- **Stated problem**
Take the lines from the one bearing "Model this object in" to the one bearing "and +Z is up.", inclusive, and reproduce them exactly; include no other line.

Modeling code records
========================================================================
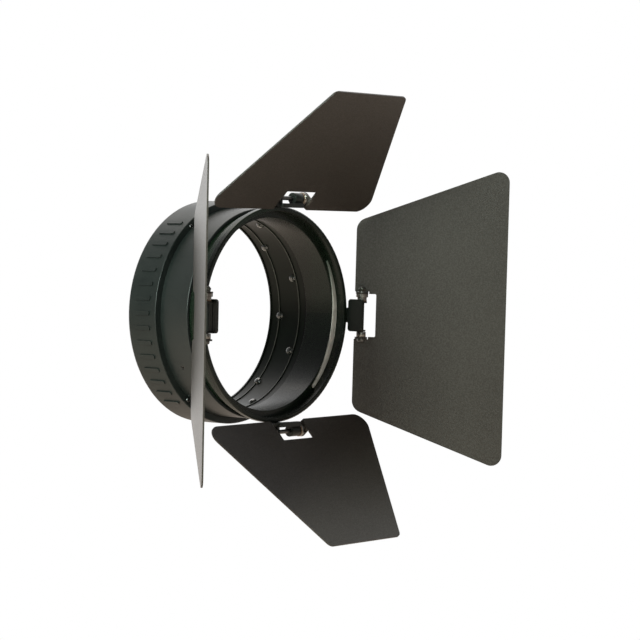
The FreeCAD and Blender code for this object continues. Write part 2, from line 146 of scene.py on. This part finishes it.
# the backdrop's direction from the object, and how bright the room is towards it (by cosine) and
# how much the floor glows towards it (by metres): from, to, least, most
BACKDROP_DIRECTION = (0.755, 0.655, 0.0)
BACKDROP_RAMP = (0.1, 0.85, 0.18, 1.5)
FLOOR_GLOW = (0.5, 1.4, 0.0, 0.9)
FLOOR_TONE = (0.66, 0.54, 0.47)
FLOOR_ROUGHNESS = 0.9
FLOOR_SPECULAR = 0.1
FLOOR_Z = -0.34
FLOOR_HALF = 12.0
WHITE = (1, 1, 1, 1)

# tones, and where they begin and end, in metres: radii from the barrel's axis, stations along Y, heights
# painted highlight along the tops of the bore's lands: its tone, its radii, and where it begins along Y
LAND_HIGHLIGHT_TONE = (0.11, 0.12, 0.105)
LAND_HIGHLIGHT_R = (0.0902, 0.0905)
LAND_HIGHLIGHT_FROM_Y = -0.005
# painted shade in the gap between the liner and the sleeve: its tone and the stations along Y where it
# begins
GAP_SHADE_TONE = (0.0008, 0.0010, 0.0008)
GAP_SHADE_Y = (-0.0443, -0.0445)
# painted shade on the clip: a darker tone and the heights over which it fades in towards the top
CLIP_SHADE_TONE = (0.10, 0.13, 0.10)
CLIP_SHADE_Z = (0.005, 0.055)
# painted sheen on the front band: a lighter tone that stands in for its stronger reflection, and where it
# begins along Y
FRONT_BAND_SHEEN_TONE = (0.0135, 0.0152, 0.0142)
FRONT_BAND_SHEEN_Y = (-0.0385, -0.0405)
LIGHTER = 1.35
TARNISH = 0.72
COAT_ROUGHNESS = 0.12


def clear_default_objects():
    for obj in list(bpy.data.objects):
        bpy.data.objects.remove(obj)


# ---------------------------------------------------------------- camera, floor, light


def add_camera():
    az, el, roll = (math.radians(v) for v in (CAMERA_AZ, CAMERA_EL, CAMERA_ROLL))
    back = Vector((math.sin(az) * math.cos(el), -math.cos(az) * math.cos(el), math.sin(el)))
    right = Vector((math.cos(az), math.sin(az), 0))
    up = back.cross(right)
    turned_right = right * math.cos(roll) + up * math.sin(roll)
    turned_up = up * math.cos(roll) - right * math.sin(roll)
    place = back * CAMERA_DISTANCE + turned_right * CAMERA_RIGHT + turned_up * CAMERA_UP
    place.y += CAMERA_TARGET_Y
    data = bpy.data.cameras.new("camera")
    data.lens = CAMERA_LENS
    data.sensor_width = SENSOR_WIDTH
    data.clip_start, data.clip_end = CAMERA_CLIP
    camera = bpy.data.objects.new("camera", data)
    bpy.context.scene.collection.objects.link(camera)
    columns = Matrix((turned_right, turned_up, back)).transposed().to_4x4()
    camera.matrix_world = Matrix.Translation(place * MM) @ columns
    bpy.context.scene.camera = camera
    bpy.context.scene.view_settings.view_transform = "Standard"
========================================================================
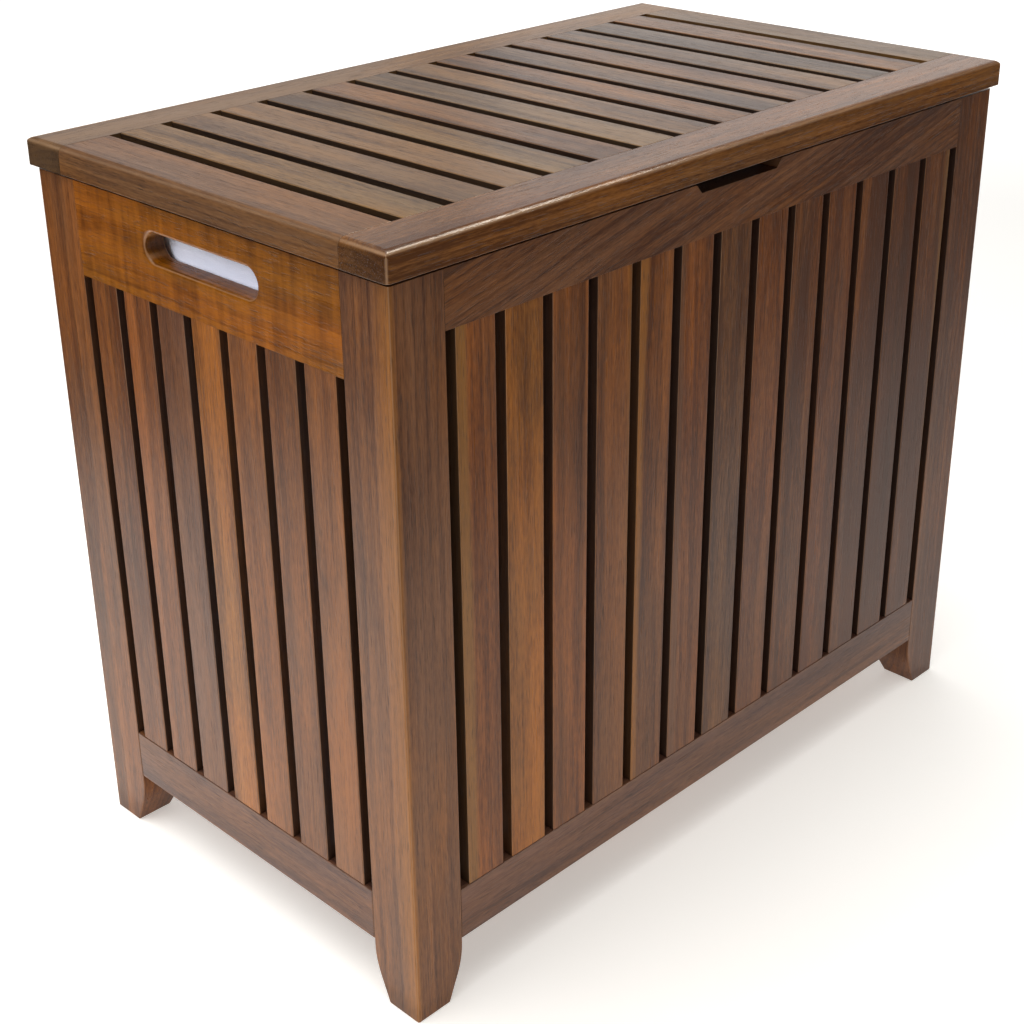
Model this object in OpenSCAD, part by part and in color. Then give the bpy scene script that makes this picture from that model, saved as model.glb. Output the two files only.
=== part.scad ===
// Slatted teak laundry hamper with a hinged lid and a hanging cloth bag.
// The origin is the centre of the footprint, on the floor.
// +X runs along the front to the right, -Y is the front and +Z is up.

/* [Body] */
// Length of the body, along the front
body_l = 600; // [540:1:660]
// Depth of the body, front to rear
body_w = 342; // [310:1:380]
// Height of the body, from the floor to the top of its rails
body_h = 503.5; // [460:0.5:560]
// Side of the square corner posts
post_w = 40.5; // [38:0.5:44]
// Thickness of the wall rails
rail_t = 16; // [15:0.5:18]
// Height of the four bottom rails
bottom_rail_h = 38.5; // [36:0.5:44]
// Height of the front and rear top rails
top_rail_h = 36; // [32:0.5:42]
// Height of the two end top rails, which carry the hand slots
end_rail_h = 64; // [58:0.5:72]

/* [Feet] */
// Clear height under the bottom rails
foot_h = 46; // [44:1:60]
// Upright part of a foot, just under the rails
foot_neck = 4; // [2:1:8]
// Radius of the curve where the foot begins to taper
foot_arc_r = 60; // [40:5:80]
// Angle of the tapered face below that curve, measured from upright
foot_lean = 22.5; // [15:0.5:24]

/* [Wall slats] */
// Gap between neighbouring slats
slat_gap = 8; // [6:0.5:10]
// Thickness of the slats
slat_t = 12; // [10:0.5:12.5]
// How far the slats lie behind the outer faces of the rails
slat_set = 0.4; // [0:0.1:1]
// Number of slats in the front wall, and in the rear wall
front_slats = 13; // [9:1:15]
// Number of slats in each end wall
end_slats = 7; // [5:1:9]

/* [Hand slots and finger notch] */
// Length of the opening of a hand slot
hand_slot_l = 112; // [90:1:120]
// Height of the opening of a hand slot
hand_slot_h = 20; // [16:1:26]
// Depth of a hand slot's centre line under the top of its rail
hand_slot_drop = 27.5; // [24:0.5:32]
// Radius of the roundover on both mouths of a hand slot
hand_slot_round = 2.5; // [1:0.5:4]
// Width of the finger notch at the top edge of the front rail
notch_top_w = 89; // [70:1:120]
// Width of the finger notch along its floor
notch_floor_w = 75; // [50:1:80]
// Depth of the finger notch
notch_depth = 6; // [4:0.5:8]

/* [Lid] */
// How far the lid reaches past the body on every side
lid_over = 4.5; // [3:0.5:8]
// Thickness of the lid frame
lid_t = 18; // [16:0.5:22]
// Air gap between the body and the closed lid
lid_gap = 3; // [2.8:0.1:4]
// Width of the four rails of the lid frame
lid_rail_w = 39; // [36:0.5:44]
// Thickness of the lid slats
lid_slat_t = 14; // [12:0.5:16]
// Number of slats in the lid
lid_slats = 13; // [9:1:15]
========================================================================
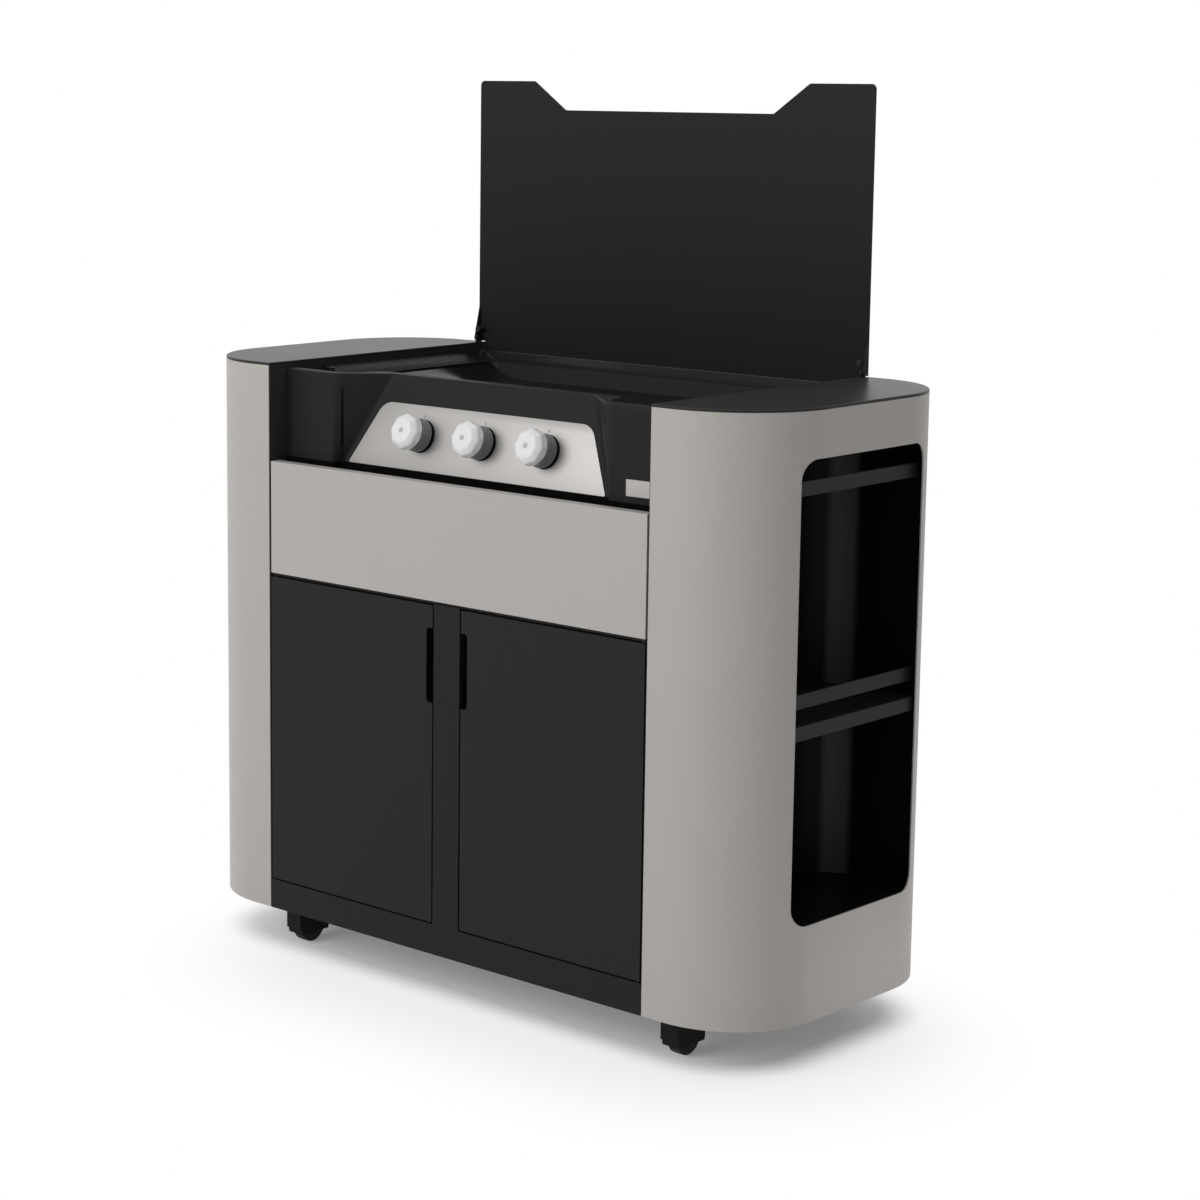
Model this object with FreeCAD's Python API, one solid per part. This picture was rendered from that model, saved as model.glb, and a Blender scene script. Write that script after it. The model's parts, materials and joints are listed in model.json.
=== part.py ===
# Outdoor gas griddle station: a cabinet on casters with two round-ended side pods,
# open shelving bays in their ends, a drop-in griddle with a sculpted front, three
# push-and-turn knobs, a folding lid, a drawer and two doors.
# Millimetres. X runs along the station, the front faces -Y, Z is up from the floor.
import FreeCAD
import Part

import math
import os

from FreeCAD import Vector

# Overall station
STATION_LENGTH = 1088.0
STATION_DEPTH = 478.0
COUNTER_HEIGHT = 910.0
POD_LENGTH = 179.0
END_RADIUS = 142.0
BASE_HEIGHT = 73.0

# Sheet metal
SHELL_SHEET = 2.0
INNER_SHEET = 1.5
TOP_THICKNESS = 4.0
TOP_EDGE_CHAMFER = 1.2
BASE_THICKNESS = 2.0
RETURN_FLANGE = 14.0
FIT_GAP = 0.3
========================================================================
- **Written solution**
Model this object in OpenSCAD, part by part and in color. Then give the bpy scene script that makes this picture from that model, saved as model.glb. Output the two files only.
=== part.scad ===
// Slatted teak laundry hamper with a hinged lid and a hanging cloth bag.
// The origin is the centre of the footprint, on the floor.
// +X runs along the front to the right, -Y is the front and +Z is up.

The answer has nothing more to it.